I am very happy to share with you the two videos I’ve found on You Tube. There is no better way to enter the world of Mike Tomkies and Moobli in such a remote and beautiful place of Scotland.
Enjoy !
À bientôt.
Mairiuna.
What a beautiful resume.I would like to thank you very much for providing such a lovely article for us to read.
Best Wishes
Gary Preston
Thank you so much for all of this. I’ve always admired Mike Tomkies.
With best wishes,
Robert
Thank you. You have captured Mike’s life very well. He was my favourite author when I was growing up and he still is now. I have read all of his books multiple times, especially A Last Wild Place and Out of the Wild, but I was unable to bring myself to read Moobli more than once. It was far too tragic.
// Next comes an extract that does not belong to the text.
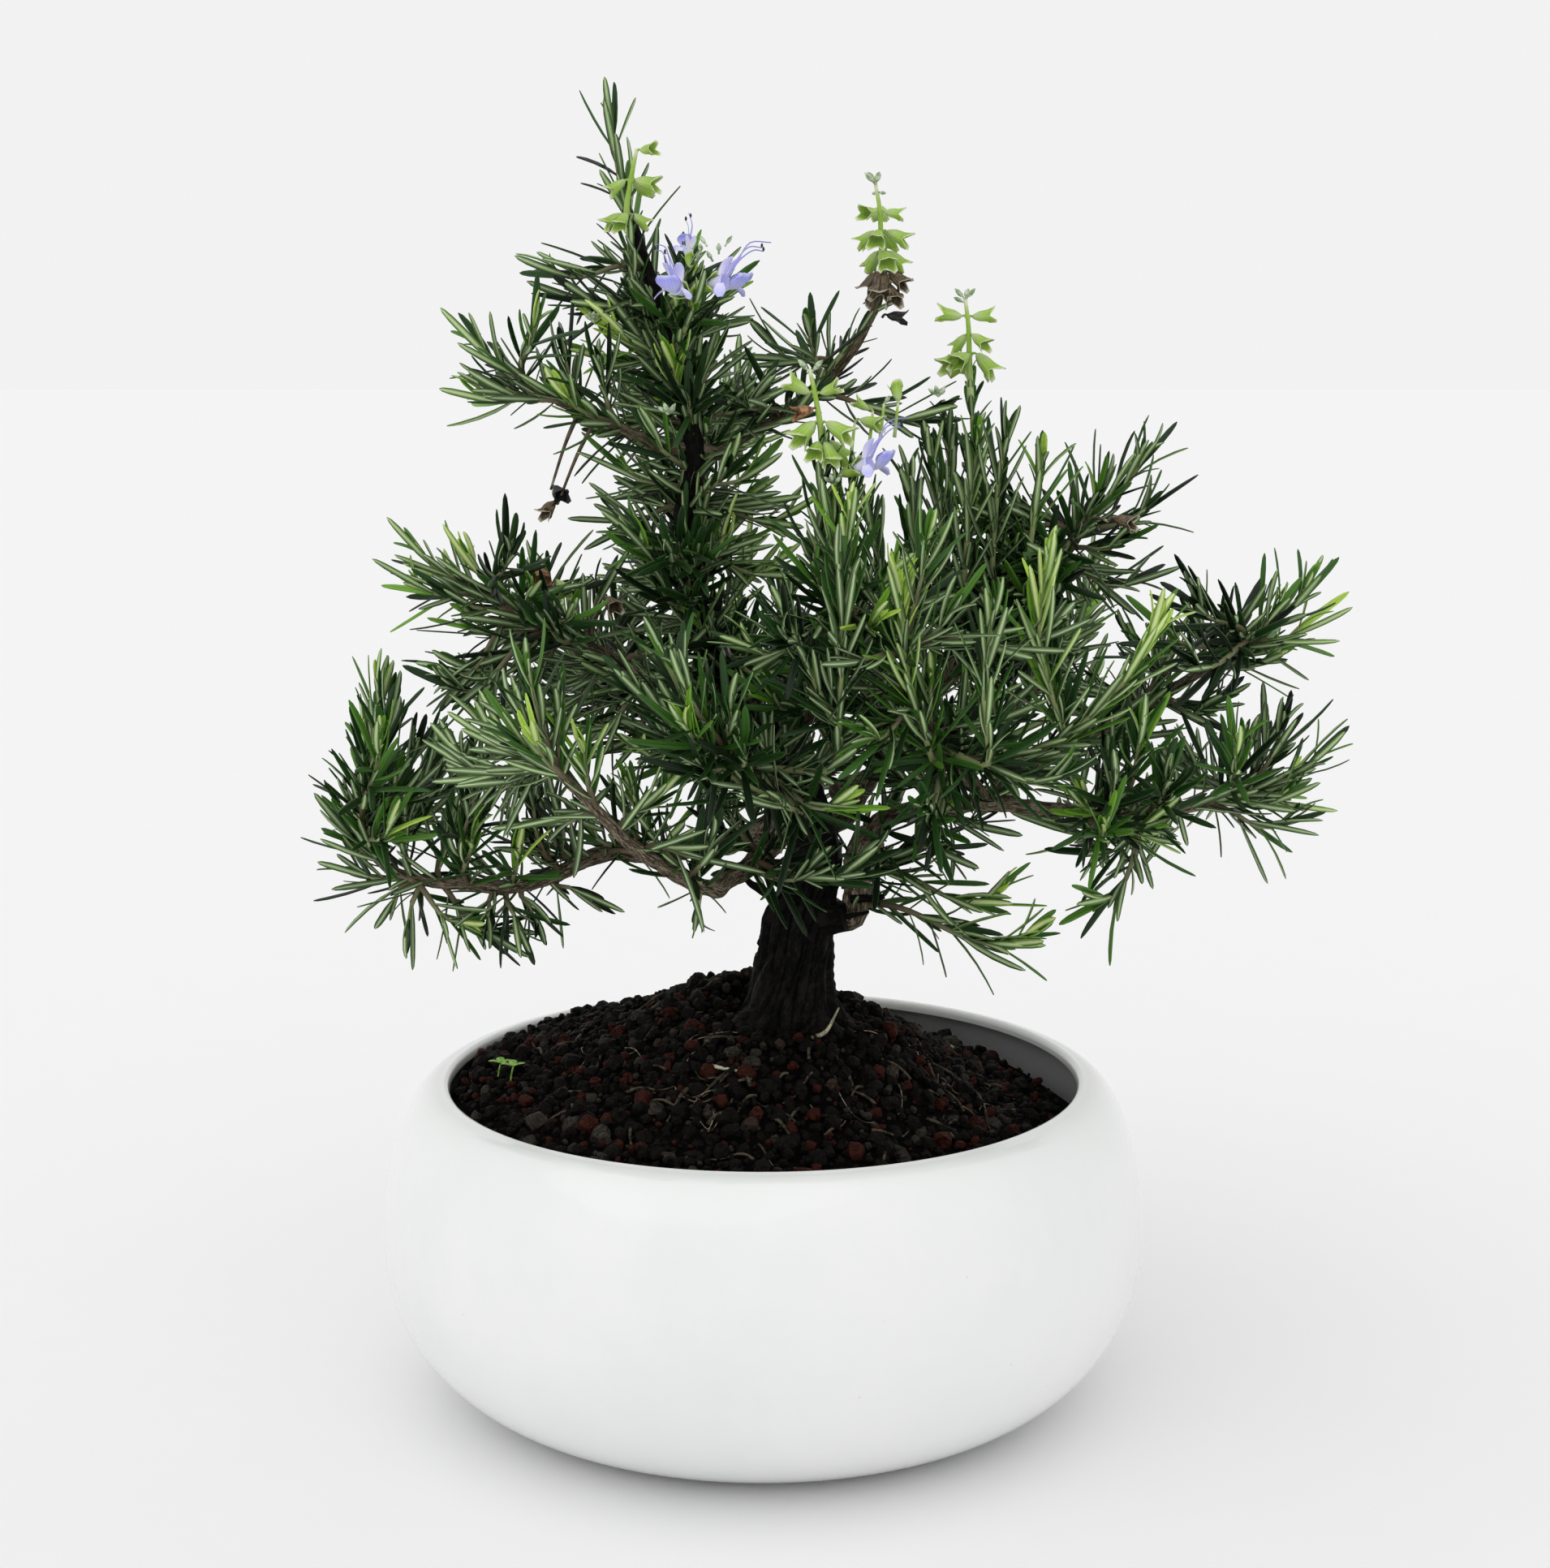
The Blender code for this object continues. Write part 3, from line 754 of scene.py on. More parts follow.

I took a boat trip along Loch Shiel back in 2016. Was magical to see things exactly as he described them!
Hi Michael! Many thanks to you for such a kind comment about my post. You seem to be not only a great admirer of Mike Tomkies, “The Wilderness Man”, but also a nature lover yourself as well as a ‘grand amateur’ of the wonderful Scottish landscapes. Personally, I will always be grateful to our dear friends Iain & Margaret for introducing me to Mike Tomkies and for sending me “Moobli”, one of the most moving love stories between a dog and his master I’ve ever read. A long time ago, I was offered the audio book of “Moobli” but I must confess I haven’t had the courage to listen to it yet… there are some terribly sad passages which, moreover, remind me of our dear old Ralph. ‘C’était hier, me semble-t-il…’ but there are so many beautiful and funny passages in the book that I’m thinking of rereading “Moobli” very soon, as well as Mike Tomkies’s other books. I can easily imagine how magical your boat trip along Loch Shiel must have been!
Merci encore Michael. It’s always with great pleasure that we receive such kind messages from our readers. They are an encouragement for us to go on writing in our blog and to share with you all our love for Scotland 😉
Mairiuna
What a wonderful film of a remarkable man. Thank you very much for posting it and this info on him.